新年明けましておめでとうございます。

今年の干支は「癸卯(みずのと・う)」です。「癸」は春の間近でつぼみが花開く直前、という意味があり、「卯」には、冬の門が開き、飛び出る、という意味があります。「2023 年は、これまで積み重ねてきた努力が花開き、いよいよ実り始める1 年」ということです。

今までファンケルは勇気を持って、変化することを続けてきました。ファンケルらしいOMOなど新たな取り組みを続け、結果が出ないこともありましたが、コロナ前と比べて相当力を付けてきたと思います。今年はファンケルにとって、この先の10 年を左右する重要な「転換点」となる年だと捉えています。

注力する3 つのポイント

「既存事業の改革と成長、新たな成長領域への挑戦、人材への投資と育成・活躍推進」

一つ目は「既存事業の改革と成長」です。

「既存事業の改革と成長」のためには、「商品育成」と「お客様との継続的な関係強化」に注力します。特に広告宣伝と通販との連携を強化し、お客様とのつながりを深めていきます。そして、各チャネルの特長を生かした商品育成を実行していきましょう。昨年前半は、ほぼゼロだった直営店舗でのインバウンドによる売上は、少しずつ戻ってきています。今年はさらに増えるでしょう。東南アジアなどからのインバウンドも意識して、まずは情報発信からやっていきましょう。将来の海外事業にもつながっていきます。

二つ目は「新たな成長領域への挑戦」です。

まずは、これからの「海外展開」です。国を越えた人流も回復の兆しがあり、海外からのビジネスや観光の渡航者も増加しています。これからのグローバル展開は、今までのやり方に捉われず、広く海外マーケットへの展開を見据えていきます。ビジネスチャンスの発掘のために、イスラム市場、タイ、ベトナム、インドへの海外赴任も始まりました。次に、「新規事業」です。新しいことに関わっている皆さんは、ぜひ自分の取り組みをどんどんアピールしてください。創業者になったつもりで、スピード感を持って推進してください。そして、周りの皆さんはしっかり応援をお願いします。

最後は「人材への投資と育成・活躍推進」です。

私たちが「ファンケルらしく」在り続けるためには、ファンケルグループに多くの「未来の変化に対応できる力を持つ人」がいることが大事です。未来の課題に対処できる覚悟と経験を持つ人材を育てていくことが最も大事であり、私の使命だと決意を新たにしています。

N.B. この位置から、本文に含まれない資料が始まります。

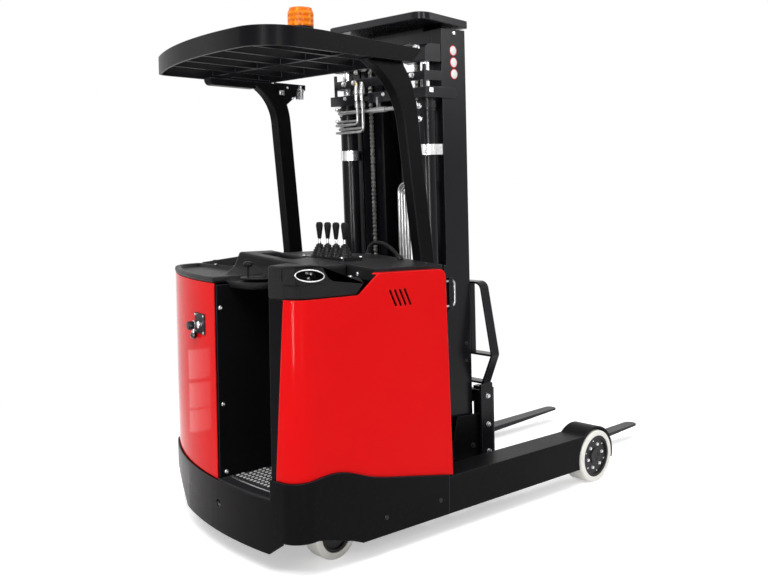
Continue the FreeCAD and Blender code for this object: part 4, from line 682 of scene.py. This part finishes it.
def treadStuds(settings):
    # lozenge: a rectangle with cut corners, turned by the slant; each column is sheared further than the last
    half = np.array([settings["long"], settings["wide"]]) / 2
    corner = np.array([[0.55, -1], [1, -0.35], [1, 0.35], [0.55, 1]])
    corner = np.concatenate([corner, -corner])
    points, faces = slab(corner * half @ flatTurn(settings["slant"]), -0.0005, settings["high"], 0.0009)
    rows = np.arange(settings["right"], settings["left"], settings["pitchY"])
    columns = np.arange(settings["rear"], settings["front"], settings["pitchX"])
    gridX, gridY = np.meshgrid(columns, rows)
    gridY = gridY + (np.arange(len(columns)) * settings["shear"] % settings["pitchY"])[None]
    far = np.hypot(gridX - settings["arcX"], gridY - settings["arcY"])
    keep = (far < settings["stripRadius"] - settings["stripGap"]) & (gridX < settings["front"] - 0.006)
    keep &= between(gridY, (settings["right"], settings["left"]))
    places = np.column_stack([gridX[keep], gridY[keep], np.full(keep.sum(), floorTop)])
    return repeated(places[:, None] + points, faces)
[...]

昨年来強化してきた人材投資は、今年もさらに強化します。まず、次期経営層の育成も計画的に進めます。またグローバル、デジタル、マーケティングなどの教育機会を継続的に強化します。

2023 年は「ファンケルらしいダイバーシティ&インクルージョン」も一層推進していきます。「ファンケルらしいダイバーシティ&インクルージョン」とは、年齢や性別、障がいのある人もない人も、グローバル人材も、それぞれが活躍を実感でき、ファンケルの理念へ共感し、それを実現したいと集まった多様な人たちが互いに認め合い、価値を創造していくことです。

昨年は、女性のより一層の活躍推進やアンコンシャスバイアスなどの理解促進に注力しました。今年はジェンダーだけでなく、「ジェネレーション」も強く意識して、ダイバーシティ&インクルージョンを推進していきます。人生100 年時代、70 歳までイキイキと活躍し続けることが求められる時代です。リスキリングや自身のキャリア形成のための研修にも注力し、キャリアを長く積んだ人たちにも新しい知識や経験、活躍の幅を広げられるように後押しします。

最後に、第3期中計最終年度「前進2023」~逆境を超えて未来へ~の最終年度に向けて

今年一年は、現中計最終年度として結果を出すだけでなく、次の中計や2030 年につながるものでなければなりません。ファンケルの未来を私たちが切り拓けるのか試されている年です。私たちの真価が問われる、勝負の年とも言えます。みんなで価値観を合わせ、全部門、全階層で連携し合ってファンケルグループの明るい未来へつなげていきます。